** START OF Data for the task **
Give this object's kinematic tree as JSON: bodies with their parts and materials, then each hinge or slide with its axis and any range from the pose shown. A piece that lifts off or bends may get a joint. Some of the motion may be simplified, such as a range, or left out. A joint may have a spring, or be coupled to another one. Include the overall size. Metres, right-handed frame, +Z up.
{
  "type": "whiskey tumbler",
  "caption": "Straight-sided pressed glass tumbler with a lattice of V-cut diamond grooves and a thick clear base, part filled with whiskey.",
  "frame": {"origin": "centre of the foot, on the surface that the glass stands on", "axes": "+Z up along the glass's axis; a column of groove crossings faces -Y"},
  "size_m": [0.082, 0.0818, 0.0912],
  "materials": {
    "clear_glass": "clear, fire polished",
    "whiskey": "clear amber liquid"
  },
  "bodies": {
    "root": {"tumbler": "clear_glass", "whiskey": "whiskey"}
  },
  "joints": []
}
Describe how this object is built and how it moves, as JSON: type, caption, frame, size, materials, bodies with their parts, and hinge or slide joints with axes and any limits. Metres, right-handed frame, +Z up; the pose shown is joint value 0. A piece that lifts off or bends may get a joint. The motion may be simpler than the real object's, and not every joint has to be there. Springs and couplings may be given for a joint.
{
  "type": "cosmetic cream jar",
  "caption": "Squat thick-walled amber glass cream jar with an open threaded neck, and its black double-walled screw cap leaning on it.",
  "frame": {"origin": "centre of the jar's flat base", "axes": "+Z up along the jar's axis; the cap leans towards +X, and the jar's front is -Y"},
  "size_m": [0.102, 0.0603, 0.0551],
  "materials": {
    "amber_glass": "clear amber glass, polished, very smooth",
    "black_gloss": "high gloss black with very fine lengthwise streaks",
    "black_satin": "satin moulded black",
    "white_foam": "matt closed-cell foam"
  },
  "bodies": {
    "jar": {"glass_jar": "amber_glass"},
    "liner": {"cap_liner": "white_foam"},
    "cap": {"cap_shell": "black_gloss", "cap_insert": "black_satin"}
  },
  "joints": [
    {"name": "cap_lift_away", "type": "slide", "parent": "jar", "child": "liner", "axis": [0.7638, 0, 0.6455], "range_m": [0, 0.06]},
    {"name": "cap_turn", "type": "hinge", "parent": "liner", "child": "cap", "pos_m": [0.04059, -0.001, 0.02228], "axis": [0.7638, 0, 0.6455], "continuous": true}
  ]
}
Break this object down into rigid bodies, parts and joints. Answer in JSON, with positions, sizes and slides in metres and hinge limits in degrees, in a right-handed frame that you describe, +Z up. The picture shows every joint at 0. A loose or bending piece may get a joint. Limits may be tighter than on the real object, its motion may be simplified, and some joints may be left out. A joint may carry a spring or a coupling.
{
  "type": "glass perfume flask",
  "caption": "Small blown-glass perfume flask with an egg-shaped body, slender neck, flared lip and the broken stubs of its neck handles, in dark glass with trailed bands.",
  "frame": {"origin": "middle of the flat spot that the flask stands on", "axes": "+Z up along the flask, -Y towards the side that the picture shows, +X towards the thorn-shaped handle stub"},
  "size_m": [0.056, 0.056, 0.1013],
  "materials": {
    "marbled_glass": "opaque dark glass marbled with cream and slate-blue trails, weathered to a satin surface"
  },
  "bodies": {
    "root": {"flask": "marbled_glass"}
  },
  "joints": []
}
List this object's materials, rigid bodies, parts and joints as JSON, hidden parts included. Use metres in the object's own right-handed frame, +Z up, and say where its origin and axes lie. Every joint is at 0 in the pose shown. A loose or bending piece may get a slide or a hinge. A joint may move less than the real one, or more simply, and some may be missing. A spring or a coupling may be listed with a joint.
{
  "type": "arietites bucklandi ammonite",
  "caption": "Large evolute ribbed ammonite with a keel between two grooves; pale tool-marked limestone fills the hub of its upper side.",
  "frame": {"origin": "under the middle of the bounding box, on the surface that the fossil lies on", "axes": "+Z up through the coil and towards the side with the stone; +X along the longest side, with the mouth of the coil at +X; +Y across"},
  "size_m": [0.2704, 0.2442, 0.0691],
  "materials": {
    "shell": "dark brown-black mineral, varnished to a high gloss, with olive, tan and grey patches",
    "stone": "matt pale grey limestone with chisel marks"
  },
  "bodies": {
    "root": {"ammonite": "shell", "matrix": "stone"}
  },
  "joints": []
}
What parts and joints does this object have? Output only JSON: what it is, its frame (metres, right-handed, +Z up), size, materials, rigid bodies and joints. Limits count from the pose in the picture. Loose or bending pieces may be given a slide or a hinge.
** END OF Data for the task **
(Directive): Copy out each line above, character for character.

(Final result):
Give this object's kinematic tree as JSON: bodies with their parts and materials, then each hinge or slide with its axis and any range from the pose shown. A piece that lifts off or bends may get a joint. Some of the motion may be simplified, such as a range, or left out. A joint may have a spring, or be coupled to another one. Include the overall size. Metres, right-handed frame, +Z up.
{
  "type": "whiskey tumbler",
  "caption": "Straight-sided pressed glass tumbler with a lattice of V-cut diamond grooves and a thick clear base, part filled with whiskey.",
  "frame": {"origin": "centre of the foot, on the surface that the glass stands on", "axes": "+Z up along the glass's axis; a column of groove crossings faces -Y"},
  "size_m": [0.082, 0.0818, 0.0912],
  "materials": {
    "clear_glass": "clear, fire polished",
    "whiskey": "clear amber liquid"
  },
  "bodies": {
    "root": {"tumbler": "clear_glass", "whiskey": "whiskey"}
  },
  "joints": []
}
Describe how this object is built and how it moves, as JSON: type, caption, frame, size, materials, bodies with their parts, and hinge or slide joints with axes and any limits. Metres, right-handed frame, +Z up; the pose shown is joint value 0. A piece that lifts off or bends may get a joint. The motion may be simpler than the real object's, and not every joint has to be there. Springs and couplings may be given for a joint.
{
  "type": "cosmetic cream jar",
  "caption": "Squat thick-walled amber glass cream jar with an open threaded neck, and its black double-walled screw cap leaning on it.",
  "frame": {"origin": "centre of the jar's flat base", "axes": "+Z up along the jar's axis; the cap leans towards +X, and the jar's front is -Y"},
  "size_m": [0.102, 0.0603, 0.0551],
  "materials": {
    "amber_glass": "clear amber glass, polished, very smooth",
    "black_gloss": "high gloss black with very fine lengthwise streaks",
    "black_satin": "satin moulded black",
    "white_foam": "matt closed-cell foam"
  },
  "bodies": {
    "jar": {"glass_jar": "amber_glass"},
    "liner": {"cap_liner": "white_foam"},
    "cap": {"cap_shell": "black_gloss", "cap_insert": "black_satin"}
  },
  "joints": [
    {"name": "cap_lift_away", "type": "slide", "parent": "jar", "child": "liner", "axis": [0.7638, 0, 0.6455], "range_m": [0, 0.06]},
    {"name": "cap_turn", "type": "hinge", "parent": "liner", "child": "cap", "pos_m": [0.04059, -0.001, 0.02228], "axis": [0.7638, 0, 0.6455], "continuous": true}
  ]
}
Break this object down into rigid bodies, parts and joints. Answer in JSON, with positions, sizes and slides in metres and hinge limits in degrees, in a right-handed frame that you describe, +Z up. The picture shows every joint at 0. A loose or bending piece may get a joint. Limits may be tighter than on the real object, its motion may be simplified, and some joints may be left out. A joint may carry a spring or a coupling.
{
  "type": "glass perfume flask",
  "caption": "Small blown-glass perfume flask with an egg-shaped body, slender neck, flared lip and the broken stubs of its neck handles, in dark glass with trailed bands.",
  "frame": {"origin": "middle of the flat spot that the flask stands on", "axes": "+Z up along the flask, -Y towards the side that the picture shows, +X towards the thorn-shaped handle stub"},
  "size_m": [0.056, 0.056, 0.1013],
  "materials": {
    "marbled_glass": "opaque dark glass marbled with cream and slate-blue trails, weathered to a satin surface"
  },
  "bodies": {
    "root": {"flask": "marbled_glass"}
  },
  "joints": []
}
List this object's materials, rigid bodies, parts and joints as JSON, hidden parts included. Use metres in the object's own right-handed frame, +Z up, and say where its origin and axes lie. Every joint is at 0 in the pose shown. A loose or bending piece may get a slide or a hinge. A joint may move less than the real one, or more simply, and some may be missing. A spring or a coupling may be listed with a joint.
{
  "type": "arietites bucklandi ammonite",
  "caption": "Large evolute ribbed ammonite with a keel between two grooves; pale tool-marked limestone fills the hub of its upper side.",
  "frame": {"origin": "under the middle of the bounding box, on the surface that the fossil lies on", "axes": "+Z up through the coil and towards the side with the stone; +X along the longest side, with the mouth of the coil at +X; +Y across"},
  "size_m": [0.2704, 0.2442, 0.0691],
  "materials": {
    "shell": "dark brown-black mineral, varnished to a high gloss, with olive, tan and grey patches",
    "stone": "matt pale grey limestone with chisel marks"
  },
  "bodies": {
    "root": {"ammonite": "shell", "matrix": "stone"}
  },
  "joints": []
}
What parts and joints does this object have? Output only JSON: what it is, its frame (metres, right-handed, +Z up), size, materials, rigid bodies and joints. Limits count from the pose in the picture. Loose or bending pieces may be given a slide or a hinge.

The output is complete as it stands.